↓

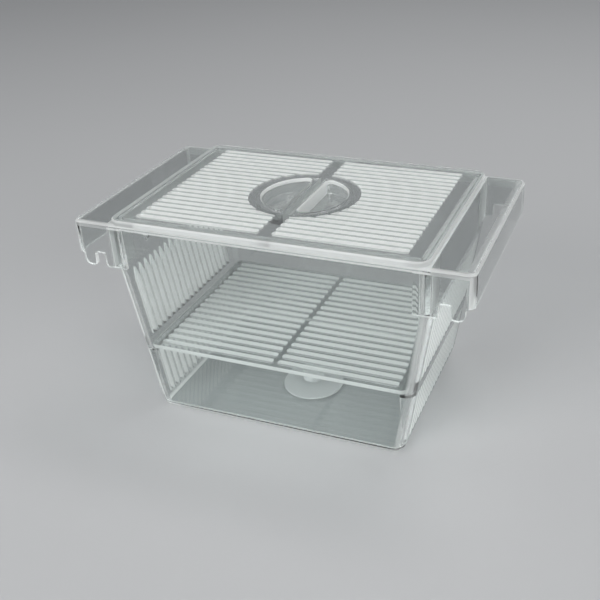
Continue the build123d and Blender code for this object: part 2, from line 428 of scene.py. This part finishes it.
@dataclass
class Moulding:
    """One moulding of the box: which solid it is, and the finish that it takes."""

    piece: Piece
    finish: ClearPlasticFinish

    def build(self, nodes: dict[str, bpy.types.Object]) -> bpy.types.Object:
        """Finds the moulding's solid and dresses it.

        Args:
            nodes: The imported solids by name.

        Returns:
            The dressed solid.
        """
        solid = nodes[self.piece.value]
        self._dress(solid)
        return solid

    def satin_and_highlight_zones(self) -> tuple[Zone, ...]:
        """Gives the zones where the moulding is satin and whitened as a painted highlight. Each
        kind of moulding gives its own.
        """
        raise NotImplementedError

    def _dress(self, solid: bpy.types.Object) -> None:
        """Puts the moulding's finish into every material slot of its solid.

        Args:
            solid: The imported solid.
        """
        material = self.finish.build(SatinAndHighlightFaces(self.satin_and_highlight_zones()))
        for place in range(len(solid.data.materials)):
            solid.data.materials[place] = material


@dataclass
class Tub(Moulding):
    """The tub with its float wings: satin and whitened as painted highlights in the slots and along
    its rim, edges and corners.
    """

    piece: Piece = Piece.TUB
    finish: ClearPlasticFinish = CLEAR_TUB
    square: float = 0.6
    flat: float = 0.95
    slanted: float = 0.3
    slots_out: float = 0.055
    slots_half_width: float = 0.0445
    slots_top: float = 0.0735
    floor_edge: float = 0.0050
    rim_height: float = 0.0990
    rim_half_length: float = 0.0757
    rim_inner_length: float = 0.0726
    rim_inner_depth: float = 0.0493
    bevel_height: float = 0.0984
    flange_out: float = 0.0522
    flange_underside: float = 0.0970
    flange_lip: float = 0.0980
    back_lip: float = 0.0935
    wing_root: float = 0.0675
    wing_corner: float = 0.0885
    wing_margin: float = 0.0900
    wing_wall_inner: float = 0.0503
    wing_wall_low: float = 0.0770
    wing_wall_high: float = 0.0852
    skirt_out: float = 0.0915
    edge_margin: float = 0.0508
    end_wall_inner: float = 0.0745
    end_wall_outer: float = 0.0765
    posts_inner: float = 0.0360
    posts_outer: float = 0.0440
    flange_share: float = 0.35
    margin_share: float = 0.4
    lips_share: float = 0.45
    corners_share: float = 0.35
    wing_corners_share: float = 0.7
    posts_share: float = 0.6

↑

▶ _WHAT THE EXERCISE ASKS_: Exactly as written, please reproduce the lines from the first line of the data to the line containing "raise NotImplementedError", inclusive, and nothing else.

▶ _EXERCISE ANSWER_:
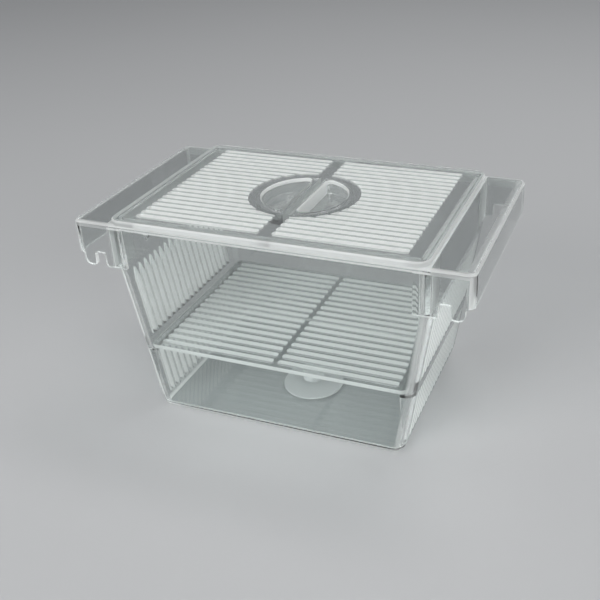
Continue the build123d and Blender code for this object: part 2, from line 428 of scene.py. This part finishes it.
@dataclass
class Moulding:
    """One moulding of the box: which solid it is, and the finish that it takes."""

    piece: Piece
    finish: ClearPlasticFinish

    def build(self, nodes: dict[str, bpy.types.Object]) -> bpy.types.Object:
        """Finds the moulding's solid and dresses it.

        Args:
            nodes: The imported solids by name.

        Returns:
            The dressed solid.
        """
        solid = nodes[self.piece.value]
        self._dress(solid)
        return solid

    def satin_and_highlight_zones(self) -> tuple[Zone, ...]:
        """Gives the zones where the moulding is satin and whitened as a painted highlight. Each
        kind of moulding gives its own.
        """
        raise NotImplementedError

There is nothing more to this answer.